Abstract

There are many procedures in the available literature to perform prediction in ungauged basins. Commonly, the Euclidean metric is used as a proxy of the hydrologic dissimilarity. Here we propose a procedure to find a metric on the basis of dissimilarity measures that are estimated from pairwise empirical copula densities of runoff. A metric is then defined in an transformed space of basin descriptors, whose parameterization is obtained with a variance reducing technique. A hydrologic model was run in an ungauged basin with sets of global parameters obtained from the k nearest neighboring donor basins using various metrics to take into account the uncertainty of its parameterization. Hydrologic model parameters were regionalized with a multiscale parameter regionalization technique whose transfer function parameters were found via calibration. The streamflow in an ungauged basin was found as an ensemble streamflow prediction to account for the uncertainties of the transfer function parameters as well as those to define the metric.
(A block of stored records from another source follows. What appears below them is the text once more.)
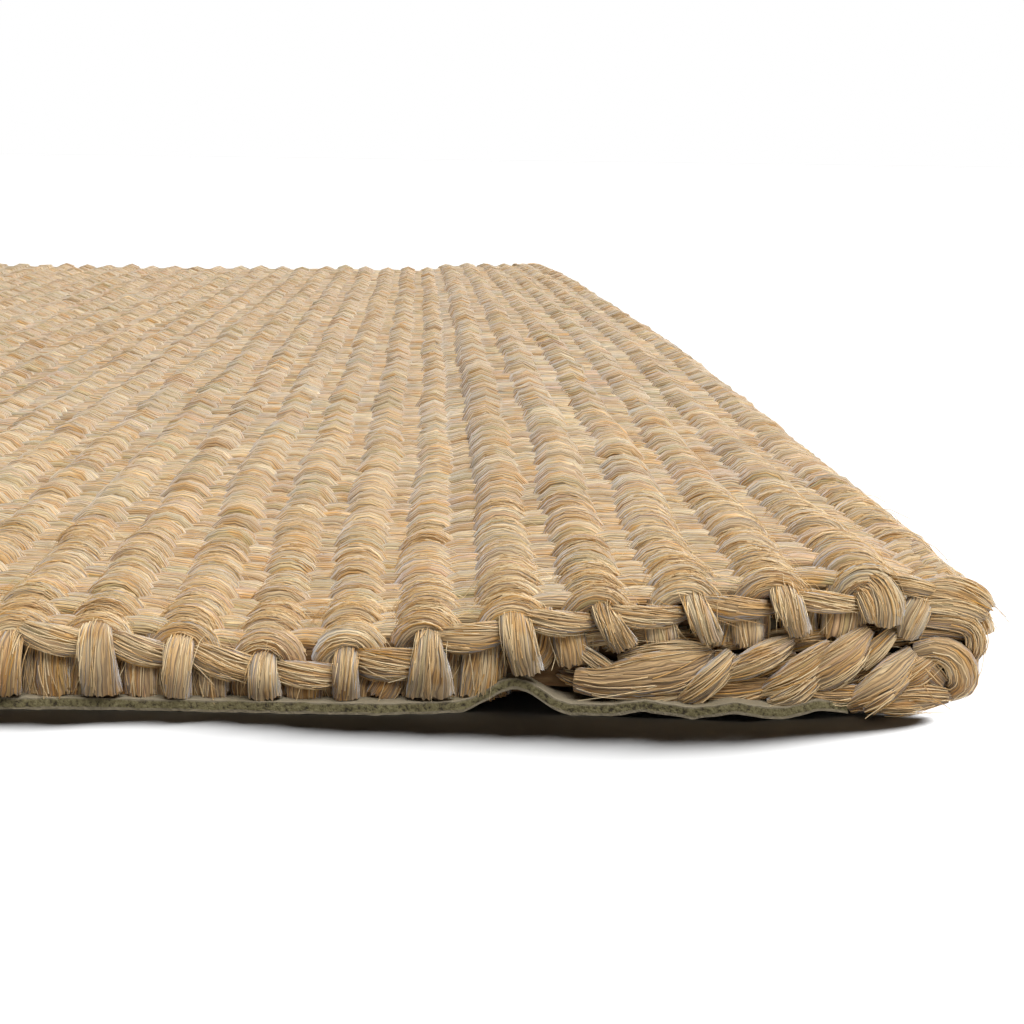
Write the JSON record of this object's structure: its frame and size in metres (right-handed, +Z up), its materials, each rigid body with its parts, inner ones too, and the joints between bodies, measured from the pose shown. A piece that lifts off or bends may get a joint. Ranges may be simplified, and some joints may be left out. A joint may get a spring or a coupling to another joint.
{
  "type": "sisal rug",
  "caption": "Thick woven sisal rug laid flat, ribbed along its length, with folded side hems over a thin latex backing.",
  "frame": {"origin": "middle of the rug on the surface it lies on", "axes": "+X across the ribs to the right, +Y along the ribs from the front edge to the back edge, +Z up"},
  "size_m": [0.4, 0.6, 0.015],
  "materials": {
    "sisal_weave": "undyed sisal yarn, coarse and slightly glossy",
    "latex_sheet": "grey-green foamed latex with a pale skin"
  },
  "bodies": {
    "root": {"sisal_cloth": "sisal_weave", "latex_backing": "latex_sheet"}
  },
  "joints": []
}
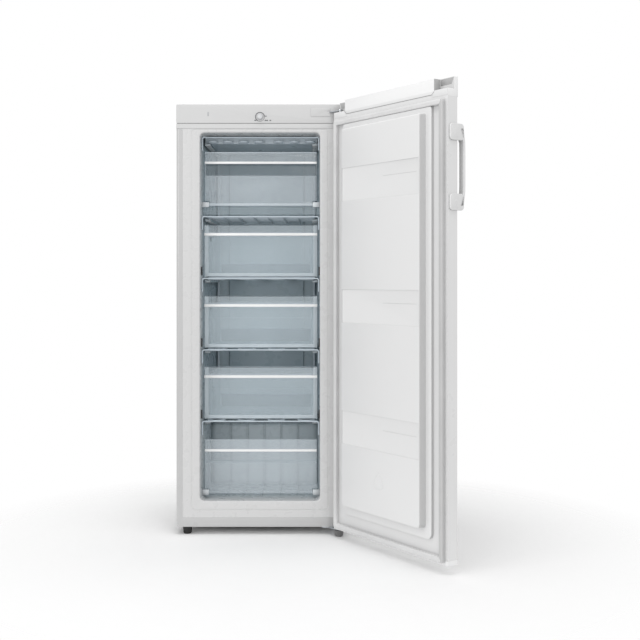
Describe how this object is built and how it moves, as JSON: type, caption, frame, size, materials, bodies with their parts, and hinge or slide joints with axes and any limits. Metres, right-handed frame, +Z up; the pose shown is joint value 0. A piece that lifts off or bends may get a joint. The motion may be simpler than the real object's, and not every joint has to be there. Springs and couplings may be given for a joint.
{
  "type": "upright freezer",
  "caption": "Upright freezer, its door open, with slide-out drawers, tilting flaps, tube-and-wire cold shelves and a compressor bay at the back.",
  "frame": {"origin": "on the floor, below the middle of the cabinet's front edge", "axes": "+X to the right seen from the front, +Y from the front to the back, +Z up"},
  "size_m": [0.8905, 1.0099, 1.42],
  "materials": {
    "cabinet_enamel": "white baked enamel, satin",
    "door_enamel": "white baked enamel, satin",
    "trim_plastic": "moulded, satin white",
    "handle_plastic": "moulded, satin white",
    "liner_plastic": "vacuum-formed, satin white",
    "drawer_plastic": "clear, with a blue tint",
    "seal_rubber": "soft light grey",
    "knob_plastic": "light grey",
    "plug_plastic": "grey",
    "black_foot": "black",
    "grey_foot": "mid grey",
    "tube_enamel": "white coated steel tube and wire",
    "foam": "rigid closed-cell foam",
    "zinc_sheet": "zinc-coated sheet",
    "bright_steel": "zinc-plated",
    "compressor_paint": "black stove paint",
    "copper": "bare copper",
    "grommet_rubber": "black",
    "relay_plastic": "black",
    "bush_plastic": "natural nylon"
  },
  "bodies": {
    "cabinet": {"side_panel_left": "cabinet_enamel", "side_panel_right": "cabinet_enamel", "back_panel": "zinc_sheet", "front_rail_top": "trim_plastic", "bottom_rail": "cabinet_enamel", "deck_panel": "zinc_sheet", "inner_liner": "liner_plastic", "foam_insulation": "foam", "control_fascia": "trim_plastic", "blanking_plug": "plug_plastic", "hinge_cover_plate": "trim_plastic", "top_lid": "trim_plastic", "thermostat_housing": "relay_plastic", "evaporator_shelf_one": "tube_enamel", "evaporator_shelf_two": "tube_enamel", "evaporator_shelf_three": "tube_enamel", "evaporator_shelf_four": "tube_enamel", "evaporator_ceiling": "tube_enamel", "evaporator_risers": "tube_enamel", "shelf_front_trim": "drawer_plastic", "shelf_supports": "liner_plastic", "flap_pivot_blocks": "liner_plastic", "top_hinge_bracket": "bright_steel", "bottom_hinge_bracket": "cabinet_enamel", "hinge_pins": "bright_steel", "hinge_screws": "bright_steel", "rear_feet": "black_foot", "base_tray": "zinc_sheet", "bay_shroud": "zinc_sheet", "compressor": "compressor_paint", "compressor_grommets": "grommet_rubber", "compressor_bolts": "bright_steel", "compressor_relay_box": "relay_plastic", "cord_gland": "relay_plastic", "condenser_pipe": "copper", "discharge_pipe": "copper", "filter_dryer": "copper", "capillary_pipe": "copper", "suction_pipe": "copper"},
    "door": {"door_skin": "door_enamel", "door_foam": "foam", "door_liner": "liner_plastic", "door_gasket": "seal_rubber", "door_top_cap": "trim_plastic", "door_bottom_cap": "trim_plastic", "door_handle": "handle_plastic", "door_handle_covers": "handle_plastic", "door_handle_screws": "bright_steel", "hinge_bushes": "bush_plastic"},
    "knob": {"thermostat_knob": "knob_plastic"},
    "flap_top": {"flap_top": "drawer_plastic"},
    "flap_bottom": {"flap_bottom": "drawer_plastic"},
    "foot_left": {"foot_front_left": "black_foot"},
    "foot_right": {"foot_front_right": "grey_foot"},
    "drawer_1": {"drawer_1_tub": "drawer_plastic", "drawer_1_front": "drawer_plastic"},
    "drawer_2": {"drawer_2_tub": "drawer_plastic", "drawer_2_front": "drawer_plastic"},
    "drawer_3": {"drawer_3_tub": "drawer_plastic", "drawer_3_front": "drawer_plastic"}
  },
  "joints": [
    {"name": "door_hinge", "type": "hinge", "parent": "cabinet", "child": "door", "pos_m": [0.2645, -0.03, 0.7], "axis": [0, 0, 1], "range_deg": [-125, 5]},
    {"name": "drawer_1_slide", "type": "slide", "parent": "cabinet", "child": "drawer_1", "axis": [0, -1, 0], "range_m": [0, 0.3]},
    {"name": "drawer_2_slide", "type": "slide", "parent": "cabinet", "child": "drawer_2", "axis": [0, -1, 0], "range_m": [0, 0.3]},
    {"name": "drawer_3_slide", "type": "slide", "parent": "cabinet", "child": "drawer_3", "axis": [0, -1, 0], "range_m": [0, 0.3]},
    {"name": "flap_top_hinge", "type": "hinge", "parent": "cabinet", "child": "flap_top", "pos_m": [0, 0.055, 1.092], "axis": [1, 0, 0], "range_deg": [0, 90]},
    {"name": "flap_bottom_hinge", "type": "hinge", "parent": "cabinet", "child": "flap_bottom", "pos_m": [0, 0.055, 0.13], "axis": [1, 0, 0], "range_deg": [0, 90]},
    {"name": "thermostat_turn", "type": "hinge", "parent": "cabinet", "child": "knob", "pos_m": [0, 0, 1.378], "axis": [0, 1, 0], "range_deg": [0, 300]},
    {"name": "foot_left_turn", "type": "hinge", "parent": "cabinet", "child": "foot_left", "pos_m": [-0.2415, 0.022, 0.013], "axis": [0, 0, 1], "continuous": true},
    {"name": "foot_right_turn", "type": "hinge", "parent": "cabinet", "child": "foot_right", "pos_m": [0.26, -0.018, 0.013], "axis": [0, 0, 1], "continuous": true}
  ]
}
This technique was applied in 38 German basins ranging in size from 70 to 4000 km2. For each basin, a number of catchment descriptors and several climatic indices were quantified, e.g., mean slope, aspect, shape factor, mean elevation, and mean monthly temperature in January, among others. Daily streamflow time series correspond to the period from 1961 to 2000. Simulated daily discharge was validated with a Jackknife cross‐validation technique. Nash‐Sutcliffe efficiencies obtained in this way ranged between 0.76 and 0.86. These results suggested that the proposed technique would produce reasonable results in ungauged basins.